Again, it appears that the culture of finance has intruded progressively into the cultures of health care and academics during an era in which finance has been increasingly irresponsible, as shown by the global financial collapse and our current economic woes.  Instead, true health care reform would develop leadership and governance that upholds health care professionals' values rather than worshiping short term revenue.

3 comments:

Anonymous said...

Excellent summary of the facts. I heard Langone on CNBC's Squawk Box pontificating excuses on the disaster while heaping well deserved accolades on his employees, who worked heroically to save the patients from the catastrophe of "bad luck" judgment of its well paid leaders.

There were no immediate deaths, but were there any delayed deaths from the delays in care that would have manifested impact days later.

Did anyone describe how the digitized medical records were transferred?

Just wondering if Grossman walked the steps in the dark.

Anonymous said...

This article is misleading.

NYC code requires fuel tanks to be located on the lowest level of a building.

Having thousands of gallons of fuel on an upper level is a danger in itself.

In fact, tanks must be underground unless large, specialized vaults are created.

Also, the cost to move electrical switchgear from the basement to upper floors, in an existing operating hospital would be astronomical... $500 million or more would not be an exageration.

I have worked at the medical center as a subcontractor on various occasions and they do not, in my estimation, sacrifice anything for the sake of financial reward.

Steve

Roy M. Poses MD said...

Anonymous of 29 November,

Which article do you claim is misleading, my whole blog post, or one of the news articles I quoted?
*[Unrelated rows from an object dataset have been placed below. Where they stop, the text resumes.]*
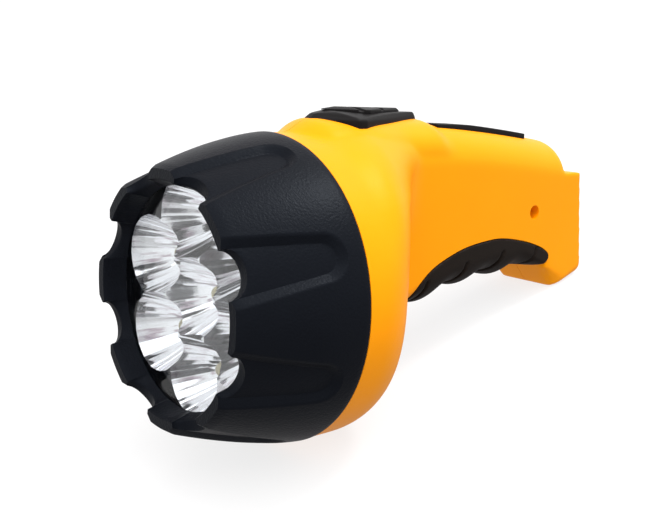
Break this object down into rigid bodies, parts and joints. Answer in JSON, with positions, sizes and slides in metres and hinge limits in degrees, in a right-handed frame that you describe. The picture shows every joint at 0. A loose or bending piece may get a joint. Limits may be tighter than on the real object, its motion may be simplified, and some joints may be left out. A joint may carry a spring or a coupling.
{
  "type": "flashlight",
  "caption": "Pistol-shaped hand flashlight with a fluted black bezel, faceted reflector, slide switch on the crest, grooved finger grip and a mains plug that slides out of the tail.",
  "frame": {"origin": "under the middle of the flashlight, on the surface that it stands on", "axes": "the lens faces -X and about 17 degrees upwards, the tail is towards +X, the switch is on the top towards +Z, and the plug's thumb tab is on the +Y side"},
  "size_m": [0.1994, 0.1006, 0.1014],
  "materials": {
    "yellow_plastic": "satin moulded ABS",
    "black_plastic": "fine-textured moulded ABS",
    "black_gloss": "smooth moulded",
    "grip_rubber": "soft-touch, fine texture",
    "clear_lens": "clear polished acrylic",
    "bright_reflector": "vacuum-metallised facets",
    "white_board": "white solder mask",
    "tan_board": "phenolic board",
    "led_epoxy": "clear epoxy with a pale yellow core",
    "red_lens": "translucent red",
    "steel": "zinc plated",
    "brass": "polished",
    "grey_case": "moulded case",
    "orange_film": "dipped film capacitor",
    "lead_red": "insulation",
    "lead_black": "insulation"
  },
  "bodies": {
    "housing": {"bezel": "black_plastic", "lens": "clear_lens", "reflector": "bright_reflector", "led_board": "white_board", "led_1": "led_epoxy", "led_2": "led_epoxy", "led_3": "led_epoxy", "led_4": "led_epoxy", "led_5": "led_epoxy", "led_6": "led_epoxy", "led_7": "led_epoxy", "reflector_screw_1": "steel", "reflector_screw_2": "steel", "reflector_screw_3": "steel", "led_resistor": "tan_board", "body_left": "yellow_plastic", "body_right": "yellow_plastic", "top_strip": "black_plastic", "finger_grip": "grip_rubber", "shell_screw_1": "steel", "shell_screw_2": "steel", "shell_screw_3": "steel", "shell_screw_4": "steel", "shell_screw_5": "steel", "switch_plate": "black_gloss", "switch_body": "grey_case", "battery": "grey_case", "battery_terminal_plus": "brass", "battery_terminal_minus": "brass", "charger_board": "tan_board", "capacitor": "orange_film", "rectifier": "black_plastic", "charger_screw_1": "steel", "charger_screw_2": "steel", "charge_indicator": "red_lens", "plug_contact_left": "brass", "plug_contact_right": "brass", "lead_switch_led": "lead_red", "lead_battery_plus": "lead_red", "lead_battery_minus": "lead_black", "lead_charger_plus": "lead_red", "lead_charger_minus": "lead_black", "lead_mains_left": "lead_black", "lead_mains_right": "lead_black"},
    "switch": {"switch_knob": "black_gloss", "switch_lever": "black_plastic"},
    "plug": {"plug_carrier": "black_plastic", "plug_blade_left": "brass", "plug_blade_right": "brass"}
  },
  "joints": [
    {"name": "switch_slide", "type": "slide", "parent": "housing", "child": "switch", "axis": [0.9579, 0, -0.2872], "range_m": [-0.003, 0.003]},
    {"name": "plug_slide", "type": "slide", "parent": "housing", "child": "plug", "axis": [0.9579, 0, -0.2872], "range_m": [0, 0.017]}
  ]
}
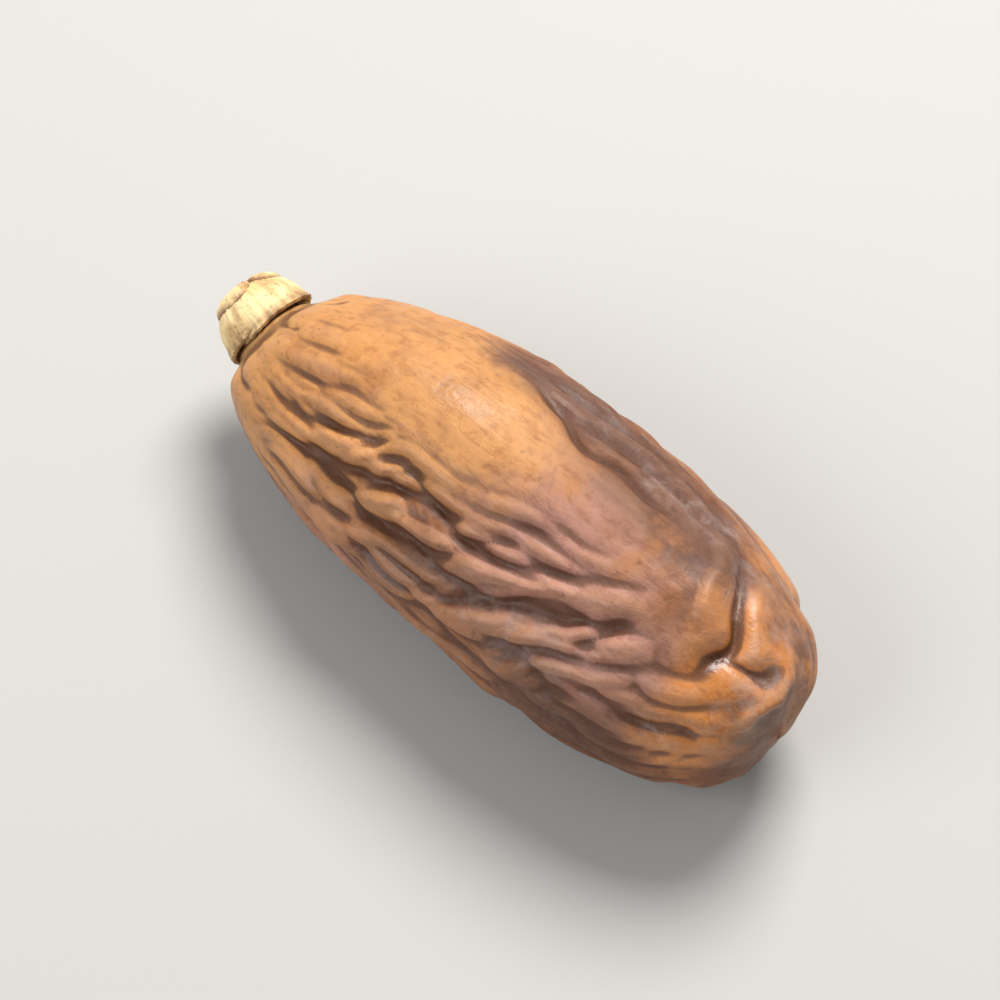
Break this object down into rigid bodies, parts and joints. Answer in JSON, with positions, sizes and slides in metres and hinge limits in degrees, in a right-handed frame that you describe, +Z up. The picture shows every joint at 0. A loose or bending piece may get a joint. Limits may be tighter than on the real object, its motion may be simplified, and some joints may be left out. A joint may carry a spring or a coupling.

In any case, as best as I can tell, the location of the tanks underground was not so much of a problem as the susceptibility of the tank design to flooding, or perhaps the fault was in the design of the sensor which cut off the fuel flow when it was not clear that the fuel was contaminated?

I don't think there was anything in my blog post suggesting that fuel tanks should be put "on an upper level."

Also, I cannot tell if the problem was that all electrical switching equipment was not on an upper floor, or that some of the electrical switching equipment was not somewhere other than a basement. It is not obvious that fixing the switch gear that was actually flooded would have cost $500 million.

You are entitled to your opinions, of course. They might be more convincing if we knew who there author is.